↓↓↓

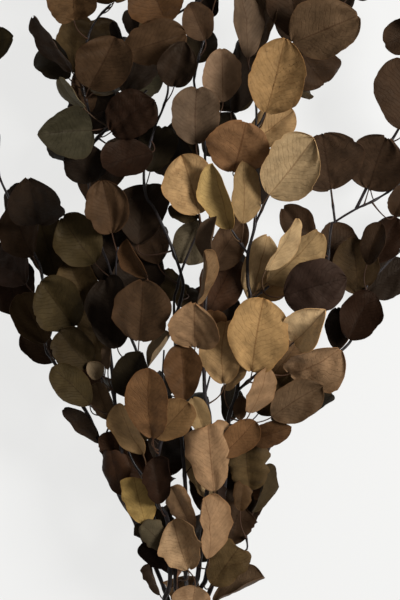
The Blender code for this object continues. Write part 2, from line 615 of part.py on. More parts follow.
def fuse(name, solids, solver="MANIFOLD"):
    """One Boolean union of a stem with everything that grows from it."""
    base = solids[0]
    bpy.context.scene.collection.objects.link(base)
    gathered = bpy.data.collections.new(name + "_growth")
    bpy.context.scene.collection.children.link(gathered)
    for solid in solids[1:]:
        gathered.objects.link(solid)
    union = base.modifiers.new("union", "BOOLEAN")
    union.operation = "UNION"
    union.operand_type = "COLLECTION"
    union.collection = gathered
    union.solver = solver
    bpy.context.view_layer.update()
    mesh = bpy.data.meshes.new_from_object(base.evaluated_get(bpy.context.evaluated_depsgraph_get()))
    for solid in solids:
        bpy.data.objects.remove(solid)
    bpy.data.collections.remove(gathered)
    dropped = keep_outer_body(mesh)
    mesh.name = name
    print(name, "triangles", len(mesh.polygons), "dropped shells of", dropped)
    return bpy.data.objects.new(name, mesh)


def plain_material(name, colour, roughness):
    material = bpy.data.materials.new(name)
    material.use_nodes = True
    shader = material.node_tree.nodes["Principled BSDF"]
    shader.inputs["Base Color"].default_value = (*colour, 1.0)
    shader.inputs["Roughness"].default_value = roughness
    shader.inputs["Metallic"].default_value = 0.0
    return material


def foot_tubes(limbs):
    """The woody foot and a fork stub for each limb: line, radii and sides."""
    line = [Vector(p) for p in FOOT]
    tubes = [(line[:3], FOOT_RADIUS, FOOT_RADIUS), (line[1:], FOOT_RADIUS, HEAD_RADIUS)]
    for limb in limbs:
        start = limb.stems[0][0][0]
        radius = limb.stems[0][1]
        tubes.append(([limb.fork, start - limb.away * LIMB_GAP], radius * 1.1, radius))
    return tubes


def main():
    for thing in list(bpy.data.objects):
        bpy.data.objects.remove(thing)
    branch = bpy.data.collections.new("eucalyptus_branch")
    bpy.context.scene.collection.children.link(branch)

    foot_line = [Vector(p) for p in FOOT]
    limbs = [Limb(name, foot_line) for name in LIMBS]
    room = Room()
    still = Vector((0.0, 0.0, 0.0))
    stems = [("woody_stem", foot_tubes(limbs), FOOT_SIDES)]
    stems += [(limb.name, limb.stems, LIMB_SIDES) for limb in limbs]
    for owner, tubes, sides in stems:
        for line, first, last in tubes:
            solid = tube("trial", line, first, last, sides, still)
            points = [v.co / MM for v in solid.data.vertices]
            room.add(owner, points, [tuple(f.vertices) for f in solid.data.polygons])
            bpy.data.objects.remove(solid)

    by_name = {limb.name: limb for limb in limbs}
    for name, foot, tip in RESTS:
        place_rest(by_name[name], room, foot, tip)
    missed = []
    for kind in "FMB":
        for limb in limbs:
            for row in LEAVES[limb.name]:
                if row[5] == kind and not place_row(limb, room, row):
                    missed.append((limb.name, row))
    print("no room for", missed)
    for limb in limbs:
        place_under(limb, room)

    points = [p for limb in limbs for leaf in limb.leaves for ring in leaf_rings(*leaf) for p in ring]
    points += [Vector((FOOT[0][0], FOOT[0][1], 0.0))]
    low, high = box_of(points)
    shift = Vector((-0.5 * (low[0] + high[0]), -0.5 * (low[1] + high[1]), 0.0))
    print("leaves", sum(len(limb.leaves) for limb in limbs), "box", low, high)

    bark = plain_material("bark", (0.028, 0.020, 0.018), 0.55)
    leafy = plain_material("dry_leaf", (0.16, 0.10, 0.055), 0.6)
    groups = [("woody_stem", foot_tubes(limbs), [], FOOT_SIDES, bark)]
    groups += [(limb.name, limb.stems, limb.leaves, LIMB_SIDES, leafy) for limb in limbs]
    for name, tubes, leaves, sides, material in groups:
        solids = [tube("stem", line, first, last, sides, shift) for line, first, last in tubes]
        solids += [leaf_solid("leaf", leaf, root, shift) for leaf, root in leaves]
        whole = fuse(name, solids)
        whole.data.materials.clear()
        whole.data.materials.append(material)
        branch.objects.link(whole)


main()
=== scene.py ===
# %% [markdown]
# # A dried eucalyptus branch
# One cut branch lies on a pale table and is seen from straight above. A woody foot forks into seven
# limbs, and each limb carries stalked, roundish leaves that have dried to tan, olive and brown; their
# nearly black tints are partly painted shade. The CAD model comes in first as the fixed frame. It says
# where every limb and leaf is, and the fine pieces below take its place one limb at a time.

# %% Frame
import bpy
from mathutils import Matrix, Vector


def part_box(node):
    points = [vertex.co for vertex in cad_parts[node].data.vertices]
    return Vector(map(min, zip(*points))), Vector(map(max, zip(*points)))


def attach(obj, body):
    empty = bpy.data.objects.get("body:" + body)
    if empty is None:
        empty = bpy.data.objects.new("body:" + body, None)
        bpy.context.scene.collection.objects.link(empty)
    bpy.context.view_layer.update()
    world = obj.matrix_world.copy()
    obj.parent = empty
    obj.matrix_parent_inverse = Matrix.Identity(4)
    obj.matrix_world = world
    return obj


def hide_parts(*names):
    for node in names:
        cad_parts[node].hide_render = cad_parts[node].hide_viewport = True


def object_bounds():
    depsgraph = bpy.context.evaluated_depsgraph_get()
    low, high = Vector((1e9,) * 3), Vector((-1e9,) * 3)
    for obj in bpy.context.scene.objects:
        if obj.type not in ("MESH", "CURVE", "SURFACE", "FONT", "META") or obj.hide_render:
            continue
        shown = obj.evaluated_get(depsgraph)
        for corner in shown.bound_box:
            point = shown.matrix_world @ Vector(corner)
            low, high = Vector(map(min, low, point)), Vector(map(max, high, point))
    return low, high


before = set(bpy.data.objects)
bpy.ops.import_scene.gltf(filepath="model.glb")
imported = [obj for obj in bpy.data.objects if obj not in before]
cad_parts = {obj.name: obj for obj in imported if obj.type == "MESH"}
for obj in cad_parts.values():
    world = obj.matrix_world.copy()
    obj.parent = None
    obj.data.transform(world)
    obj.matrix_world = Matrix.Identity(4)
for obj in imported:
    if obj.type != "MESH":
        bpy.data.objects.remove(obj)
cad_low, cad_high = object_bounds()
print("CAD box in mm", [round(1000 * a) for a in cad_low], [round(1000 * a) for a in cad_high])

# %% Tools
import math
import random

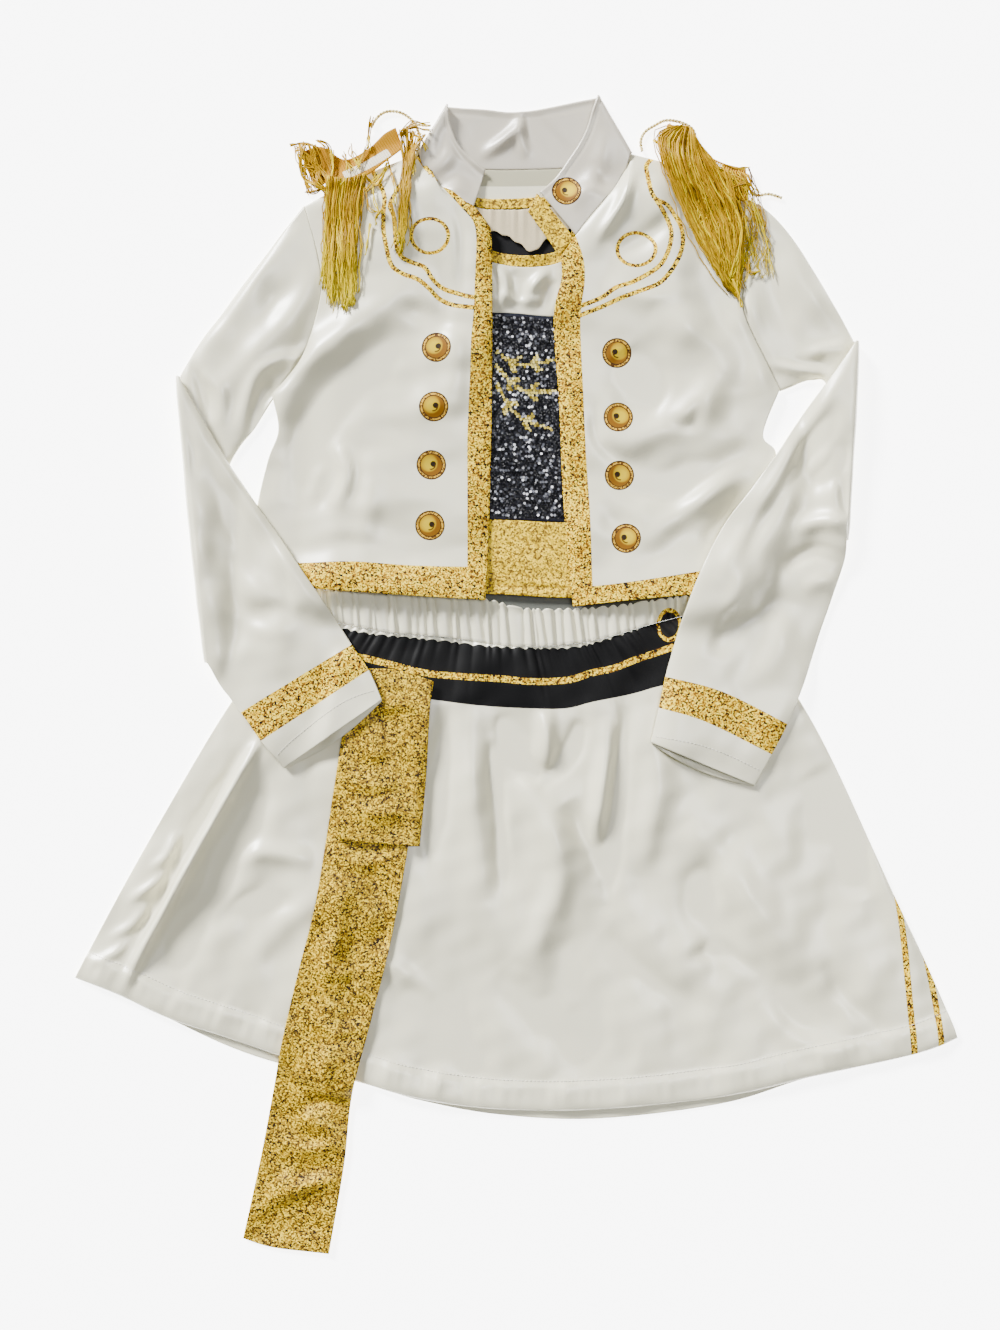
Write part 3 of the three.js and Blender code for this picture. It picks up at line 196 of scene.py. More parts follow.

↑↑↑

Give back each line above precisely as it stands.

■ Output for this task ■
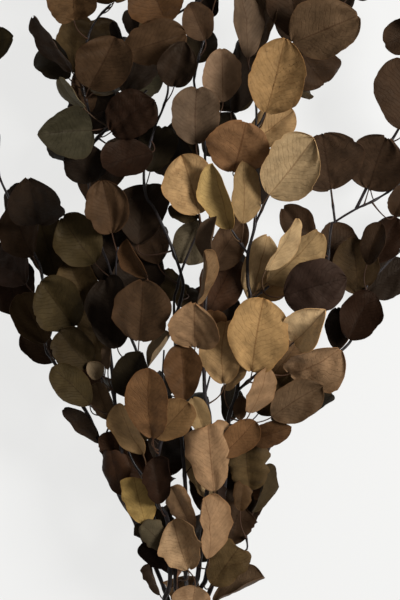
The Blender code for this object continues. Write part 2, from line 615 of part.py on. More parts follow.
def fuse(name, solids, solver="MANIFOLD"):
    """One Boolean union of a stem with everything that grows from it."""
    base = solids[0]
    bpy.context.scene.collection.objects.link(base)
    gathered = bpy.data.collections.new(name + "_growth")
    bpy.context.scene.collection.children.link(gathered)
    for solid in solids[1:]:
        gathered.objects.link(solid)
    union = base.modifiers.new("union", "BOOLEAN")
    union.operation = "UNION"
    union.operand_type = "COLLECTION"
    union.collection = gathered
    union.solver = solver
    bpy.context.view_layer.update()
    mesh = bpy.data.meshes.new_from_object(base.evaluated_get(bpy.context.evaluated_depsgraph_get()))
    for solid in solids:
        bpy.data.objects.remove(solid)
    bpy.data.collections.remove(gathered)
    dropped = keep_outer_body(mesh)
    mesh.name = name
    print(name, "triangles", len(mesh.polygons), "dropped shells of", dropped)
    return bpy.data.objects.new(name, mesh)


def plain_material(name, colour, roughness):
    material = bpy.data.materials.new(name)
    material.use_nodes = True
    shader = material.node_tree.nodes["Principled BSDF"]
    shader.inputs["Base Color"].default_value = (*colour, 1.0)
    shader.inputs["Roughness"].default_value = roughness
    shader.inputs["Metallic"].default_value = 0.0
    return material


def foot_tubes(limbs):
    """The woody foot and a fork stub for each limb: line, radii and sides."""
    line = [Vector(p) for p in FOOT]
    tubes = [(line[:3], FOOT_RADIUS, FOOT_RADIUS), (line[1:], FOOT_RADIUS, HEAD_RADIUS)]
    for limb in limbs:
        start = limb.stems[0][0][0]
        radius = limb.stems[0][1]
        tubes.append(([limb.fork, start - limb.away * LIMB_GAP], radius * 1.1, radius))
    return tubes


def main():
    for thing in list(bpy.data.objects):
        bpy.data.objects.remove(thing)
    branch = bpy.data.collections.new("eucalyptus_branch")
    bpy.context.scene.collection.children.link(branch)

    foot_line = [Vector(p) for p in FOOT]
    limbs = [Limb(name, foot_line) for name in LIMBS]
    room = Room()
    still = Vector((0.0, 0.0, 0.0))
    stems = [("woody_stem", foot_tubes(limbs), FOOT_SIDES)]
    stems += [(limb.name, limb.stems, LIMB_SIDES) for limb in limbs]
    for owner, tubes, sides in stems:
        for line, first, last in tubes:
            solid = tube("trial", line, first, last, sides, still)
            points = [v.co / MM for v in solid.data.vertices]
            room.add(owner, points, [tuple(f.vertices) for f in solid.data.polygons])
            bpy.data.objects.remove(solid)

    by_name = {limb.name: limb for limb in limbs}
    for name, foot, tip in RESTS:
        place_rest(by_name[name], room, foot, tip)
    missed = []
    for kind in "FMB":
        for limb in limbs:
            for row in LEAVES[limb.name]:
                if row[5] == kind and not place_row(limb, room, row):
                    missed.append((limb.name, row))
    print("no room for", missed)
    for limb in limbs:
        place_under(limb, room)

    points = [p for limb in limbs for leaf in limb.leaves for ring in leaf_rings(*leaf) for p in ring]
    points += [Vector((FOOT[0][0], FOOT[0][1], 0.0))]
    low, high = box_of(points)
    shift = Vector((-0.5 * (low[0] + high[0]), -0.5 * (low[1] + high[1]), 0.0))
    print("leaves", sum(len(limb.leaves) for limb in limbs), "box", low, high)

    bark = plain_material("bark", (0.028, 0.020, 0.018), 0.55)
    leafy = plain_material("dry_leaf", (0.16, 0.10, 0.055), 0.6)
    groups = [("woody_stem", foot_tubes(limbs), [], FOOT_SIDES, bark)]
    groups += [(limb.name, limb.stems, limb.leaves, LIMB_SIDES, leafy) for limb in limbs]
    for name, tubes, leaves, sides, material in groups:
        solids = [tube("stem", line, first, last, sides, shift) for line, first, last in tubes]
        solids += [leaf_solid("leaf", leaf, root, shift) for leaf, root in leaves]
        whole = fuse(name, solids)
        whole.data.materials.clear()
        whole.data.materials.append(material)
        branch.objects.link(whole)


main()
=== scene.py ===
# %% [markdown]
# # A dried eucalyptus branch
# One cut branch lies on a pale table and is seen from straight above. A woody foot forks into seven
# limbs, and each limb carries stalked, roundish leaves that have dried to tan, olive and brown; their
# nearly black tints are partly painted shade. The CAD model comes in first as the fixed frame. It says
# where every limb and leaf is, and the fine pieces below take its place one limb at a time.

# %% Frame
import bpy
from mathutils import Matrix, Vector


def part_box(node):
    points = [vertex.co for vertex in cad_parts[node].data.vertices]
    return Vector(map(min, zip(*points))), Vector(map(max, zip(*points)))


def attach(obj, body):
    empty = bpy.data.objects.get("body:" + body)
    if empty is None:
        empty = bpy.data.objects.new("body:" + body, None)
        bpy.context.scene.collection.objects.link(empty)
    bpy.context.view_layer.update()
    world = obj.matrix_world.copy()
    obj.parent = empty
    obj.matrix_parent_inverse = Matrix.Identity(4)
    obj.matrix_world = world
    return obj


def hide_parts(*names):
    for node in names:
        cad_parts[node].hide_render = cad_parts[node].hide_viewport = True


def object_bounds():
    depsgraph = bpy.context.evaluated_depsgraph_get()
    low, high = Vector((1e9,) * 3), Vector((-1e9,) * 3)
    for obj in bpy.context.scene.objects:
        if obj.type not in ("MESH", "CURVE", "SURFACE", "FONT", "META") or obj.hide_render:
            continue
        shown = obj.evaluated_get(depsgraph)
        for corner in shown.bound_box:
            point = shown.matrix_world @ Vector(corner)
            low, high = Vector(map(min, low, point)), Vector(map(max, high, point))
    return low, high


before = set(bpy.data.objects)
bpy.ops.import_scene.gltf(filepath="model.glb")
imported = [obj for obj in bpy.data.objects if obj not in before]
cad_parts = {obj.name: obj for obj in imported if obj.type == "MESH"}
for obj in cad_parts.values():
    world = obj.matrix_world.copy()
    obj.parent = None
    obj.data.transform(world)
    obj.matrix_world = Matrix.Identity(4)
for obj in imported:
    if obj.type != "MESH":
        bpy.data.objects.remove(obj)
cad_low, cad_high = object_bounds()
print("CAD box in mm", [round(1000 * a) for a in cad_low], [round(1000 * a) for a in cad_high])

# %% Tools
import math
import random

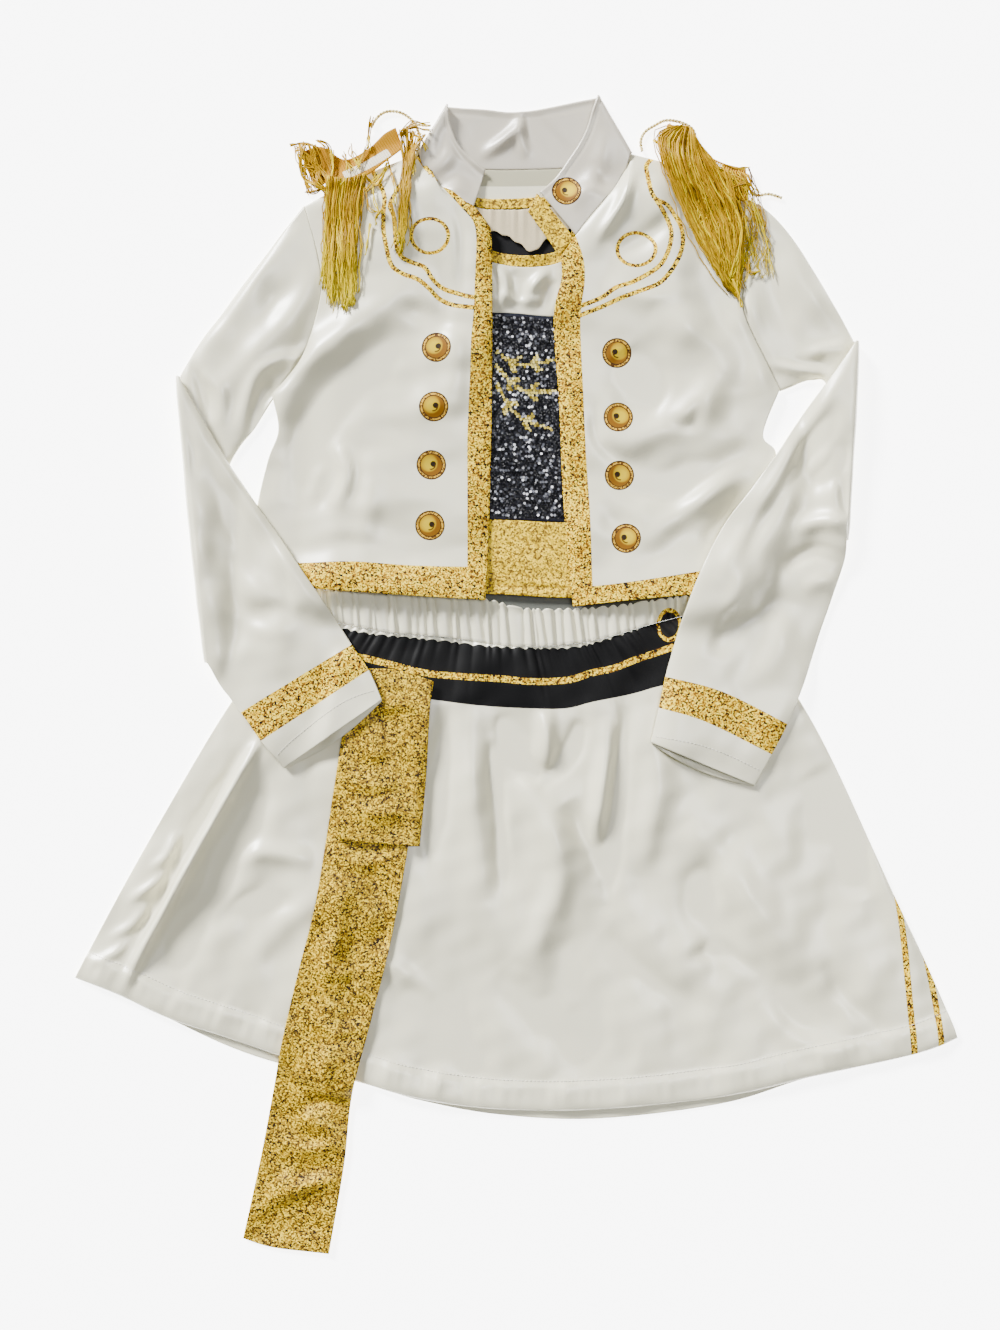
Write part 3 of the three.js and Blender code for this picture. It picks up at line 196 of scene.py. More parts follow.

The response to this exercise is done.